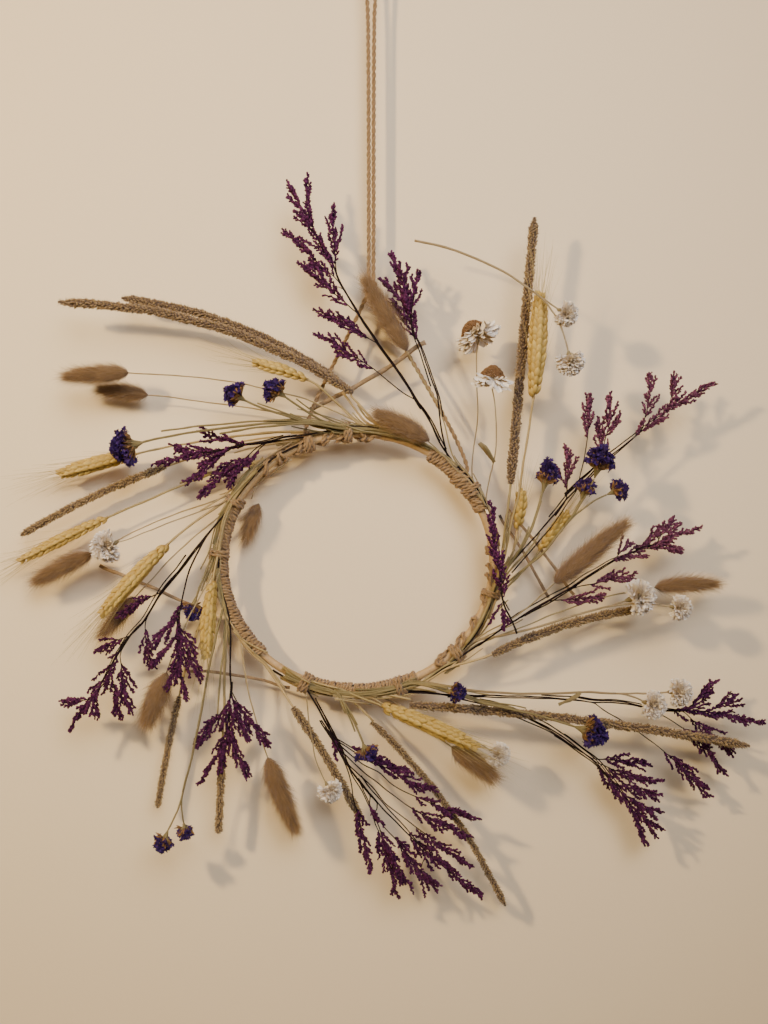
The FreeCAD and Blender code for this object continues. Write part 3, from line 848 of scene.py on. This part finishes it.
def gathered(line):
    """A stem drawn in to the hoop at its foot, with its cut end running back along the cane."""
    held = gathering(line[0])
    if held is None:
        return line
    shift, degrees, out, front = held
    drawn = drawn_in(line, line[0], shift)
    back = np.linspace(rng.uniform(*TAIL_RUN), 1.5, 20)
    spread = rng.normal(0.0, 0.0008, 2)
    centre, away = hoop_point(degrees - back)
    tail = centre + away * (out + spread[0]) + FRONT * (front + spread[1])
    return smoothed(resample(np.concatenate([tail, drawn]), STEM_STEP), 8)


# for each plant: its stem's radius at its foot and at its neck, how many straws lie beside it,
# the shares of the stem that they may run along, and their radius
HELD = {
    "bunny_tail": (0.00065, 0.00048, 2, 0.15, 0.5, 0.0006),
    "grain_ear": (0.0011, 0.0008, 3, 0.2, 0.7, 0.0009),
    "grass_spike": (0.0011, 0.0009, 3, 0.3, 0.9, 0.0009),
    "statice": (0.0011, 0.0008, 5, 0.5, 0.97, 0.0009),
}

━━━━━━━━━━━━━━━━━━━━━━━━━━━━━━

→ **Short task**: Recite the full listing above exactly.

→ **Exercise answer**:
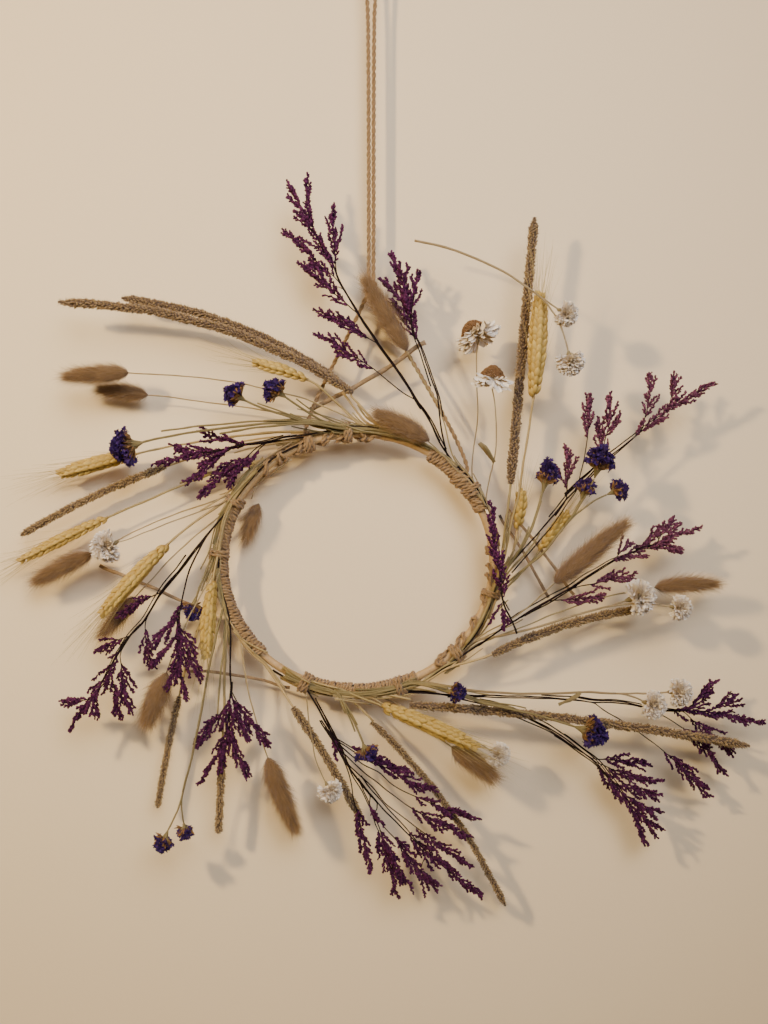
The FreeCAD and Blender code for this object continues. Write part 3, from line 848 of scene.py on. This part finishes it.
def gathered(line):
    """A stem drawn in to the hoop at its foot, with its cut end running back along the cane."""
    held = gathering(line[0])
    if held is None:
        return line
    shift, degrees, out, front = held
    drawn = drawn_in(line, line[0], shift)
    back = np.linspace(rng.uniform(*TAIL_RUN), 1.5, 20)
    spread = rng.normal(0.0, 0.0008, 2)
    centre, away = hoop_point(degrees - back)
    tail = centre + away * (out + spread[0]) + FRONT * (front + spread[1])
    return smoothed(resample(np.concatenate([tail, drawn]), STEM_STEP), 8)


# for each plant: its stem's radius at its foot and at its neck, how many straws lie beside it,
# the shares of the stem that they may run along, and their radius
HELD = {
    "bunny_tail": (0.00065, 0.00048, 2, 0.15, 0.5, 0.0006),
    "grain_ear": (0.0011, 0.0008, 3, 0.2, 0.7, 0.0009),
    "grass_spike": (0.0011, 0.0009, 3, 0.3, 0.9, 0.0009),
    "statice": (0.0011, 0.0008, 5, 0.5, 0.97, 0.0009),
}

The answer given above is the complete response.